__Available data__.
* * * * * * *

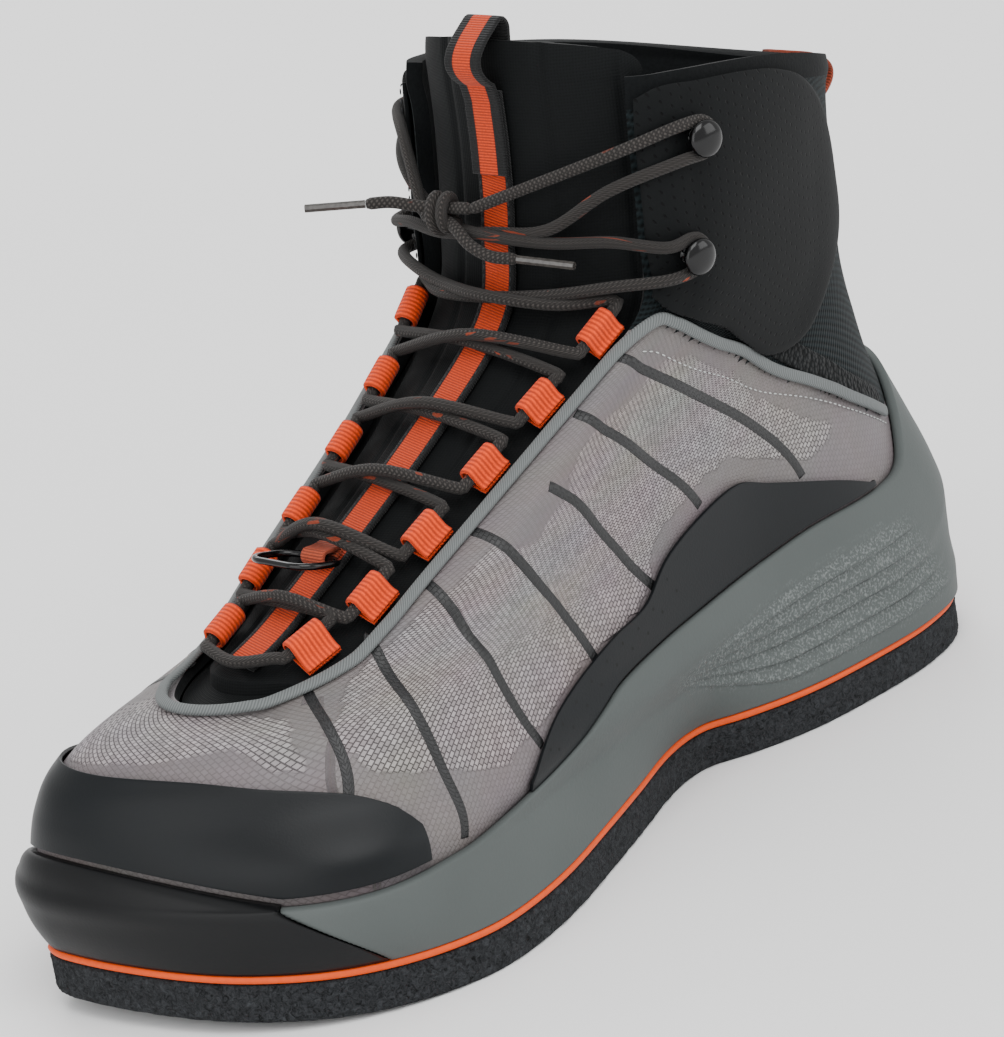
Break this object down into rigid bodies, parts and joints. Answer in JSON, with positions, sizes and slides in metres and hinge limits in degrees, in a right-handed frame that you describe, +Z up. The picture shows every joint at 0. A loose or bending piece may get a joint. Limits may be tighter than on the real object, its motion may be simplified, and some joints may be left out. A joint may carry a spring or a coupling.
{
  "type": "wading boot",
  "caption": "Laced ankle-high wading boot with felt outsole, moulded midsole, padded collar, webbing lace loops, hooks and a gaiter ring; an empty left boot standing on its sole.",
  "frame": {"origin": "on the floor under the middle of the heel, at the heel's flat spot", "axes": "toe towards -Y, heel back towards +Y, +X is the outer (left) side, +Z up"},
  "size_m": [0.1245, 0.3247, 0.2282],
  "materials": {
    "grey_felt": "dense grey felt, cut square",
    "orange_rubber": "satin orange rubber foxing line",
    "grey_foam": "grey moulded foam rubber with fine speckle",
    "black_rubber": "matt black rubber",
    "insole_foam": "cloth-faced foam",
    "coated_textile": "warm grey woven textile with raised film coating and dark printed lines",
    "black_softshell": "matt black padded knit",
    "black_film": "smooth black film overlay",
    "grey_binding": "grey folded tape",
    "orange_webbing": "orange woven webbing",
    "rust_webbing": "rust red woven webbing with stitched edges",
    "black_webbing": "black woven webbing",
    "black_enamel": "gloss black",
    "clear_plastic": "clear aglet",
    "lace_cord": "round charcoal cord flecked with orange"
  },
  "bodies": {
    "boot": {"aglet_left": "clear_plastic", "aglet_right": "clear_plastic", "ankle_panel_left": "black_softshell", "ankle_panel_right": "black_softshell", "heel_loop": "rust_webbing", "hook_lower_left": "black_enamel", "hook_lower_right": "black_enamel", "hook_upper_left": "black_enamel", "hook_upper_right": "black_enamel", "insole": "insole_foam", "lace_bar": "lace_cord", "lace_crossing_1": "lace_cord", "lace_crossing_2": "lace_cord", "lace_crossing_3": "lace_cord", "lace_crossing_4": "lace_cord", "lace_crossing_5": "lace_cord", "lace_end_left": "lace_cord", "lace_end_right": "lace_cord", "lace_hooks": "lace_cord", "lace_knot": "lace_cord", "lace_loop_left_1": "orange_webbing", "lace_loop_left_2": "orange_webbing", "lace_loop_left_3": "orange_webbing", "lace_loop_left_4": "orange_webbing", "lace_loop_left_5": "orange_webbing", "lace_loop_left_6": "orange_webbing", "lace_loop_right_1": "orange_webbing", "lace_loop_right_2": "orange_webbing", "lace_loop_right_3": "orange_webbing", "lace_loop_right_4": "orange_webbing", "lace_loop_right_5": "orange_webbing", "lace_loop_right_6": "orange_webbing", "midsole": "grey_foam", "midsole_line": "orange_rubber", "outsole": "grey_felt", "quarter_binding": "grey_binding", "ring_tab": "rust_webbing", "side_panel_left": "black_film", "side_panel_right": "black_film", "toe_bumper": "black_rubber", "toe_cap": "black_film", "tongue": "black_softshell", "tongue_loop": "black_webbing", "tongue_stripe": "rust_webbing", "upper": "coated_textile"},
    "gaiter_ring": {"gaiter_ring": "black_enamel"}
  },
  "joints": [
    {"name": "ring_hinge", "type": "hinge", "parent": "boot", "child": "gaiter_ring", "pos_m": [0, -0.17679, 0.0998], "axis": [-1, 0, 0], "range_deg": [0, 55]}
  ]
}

* * * * * * *

__Set problem__.
Extract the listing in its entirety, matching it exactly.

__Finished task__.
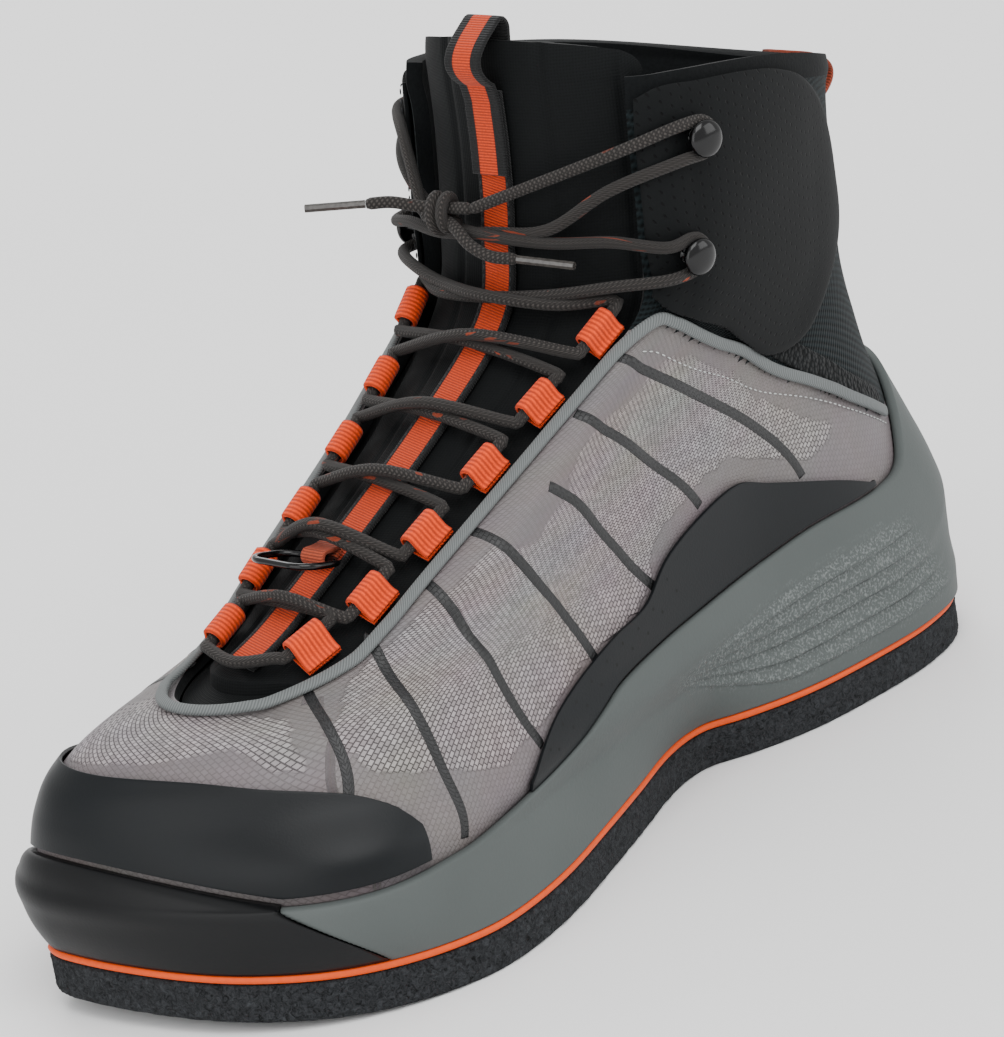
Break this object down into rigid bodies, parts and joints. Answer in JSON, with positions, sizes and slides in metres and hinge limits in degrees, in a right-handed frame that you describe, +Z up. The picture shows every joint at 0. A loose or bending piece may get a joint. Limits may be tighter than on the real object, its motion may be simplified, and some joints may be left out. A joint may carry a spring or a coupling.
{
  "type": "wading boot",
  "caption": "Laced ankle-high wading boot with felt outsole, moulded midsole, padded collar, webbing lace loops, hooks and a gaiter ring; an empty left boot standing on its sole.",
  "frame": {"origin": "on the floor under the middle of the heel, at the heel's flat spot", "axes": "toe towards -Y, heel back towards +Y, +X is the outer (left) side, +Z up"},
  "size_m": [0.1245, 0.3247, 0.2282],
  "materials": {
    "grey_felt": "dense grey felt, cut square",
    "orange_rubber": "satin orange rubber foxing line",
    "grey_foam": "grey moulded foam rubber with fine speckle",
    "black_rubber": "matt black rubber",
    "insole_foam": "cloth-faced foam",
    "coated_textile": "warm grey woven textile with raised film coating and dark printed lines",
    "black_softshell": "matt black padded knit",
    "black_film": "smooth black film overlay",
    "grey_binding": "grey folded tape",
    "orange_webbing": "orange woven webbing",
    "rust_webbing": "rust red woven webbing with stitched edges",
    "black_webbing": "black woven webbing",
    "black_enamel": "gloss black",
    "clear_plastic": "clear aglet",
    "lace_cord": "round charcoal cord flecked with orange"
  },
  "bodies": {
    "boot": {"aglet_left": "clear_plastic", "aglet_right": "clear_plastic", "ankle_panel_left": "black_softshell", "ankle_panel_right": "black_softshell", "heel_loop": "rust_webbing", "hook_lower_left": "black_enamel", "hook_lower_right": "black_enamel", "hook_upper_left": "black_enamel", "hook_upper_right": "black_enamel", "insole": "insole_foam", "lace_bar": "lace_cord", "lace_crossing_1": "lace_cord", "lace_crossing_2": "lace_cord", "lace_crossing_3": "lace_cord", "lace_crossing_4": "lace_cord", "lace_crossing_5": "lace_cord", "lace_end_left": "lace_cord", "lace_end_right": "lace_cord", "lace_hooks": "lace_cord", "lace_knot": "lace_cord", "lace_loop_left_1": "orange_webbing", "lace_loop_left_2": "orange_webbing", "lace_loop_left_3": "orange_webbing", "lace_loop_left_4": "orange_webbing", "lace_loop_left_5": "orange_webbing", "lace_loop_left_6": "orange_webbing", "lace_loop_right_1": "orange_webbing", "lace_loop_right_2": "orange_webbing", "lace_loop_right_3": "orange_webbing", "lace_loop_right_4": "orange_webbing", "lace_loop_right_5": "orange_webbing", "lace_loop_right_6": "orange_webbing", "midsole": "grey_foam", "midsole_line": "orange_rubber", "outsole": "grey_felt", "quarter_binding": "grey_binding", "ring_tab": "rust_webbing", "side_panel_left": "black_film", "side_panel_right": "black_film", "toe_bumper": "black_rubber", "toe_cap": "black_film", "tongue": "black_softshell", "tongue_loop": "black_webbing", "tongue_stripe": "rust_webbing", "upper": "coated_textile"},
    "gaiter_ring": {"gaiter_ring": "black_enamel"}
  },
  "joints": [
    {"name": "ring_hinge", "type": "hinge", "parent": "boot", "child": "gaiter_ring", "pos_m": [0, -0.17679, 0.0998], "axis": [-1, 0, 0], "range_deg": [0, 55]}
  ]
}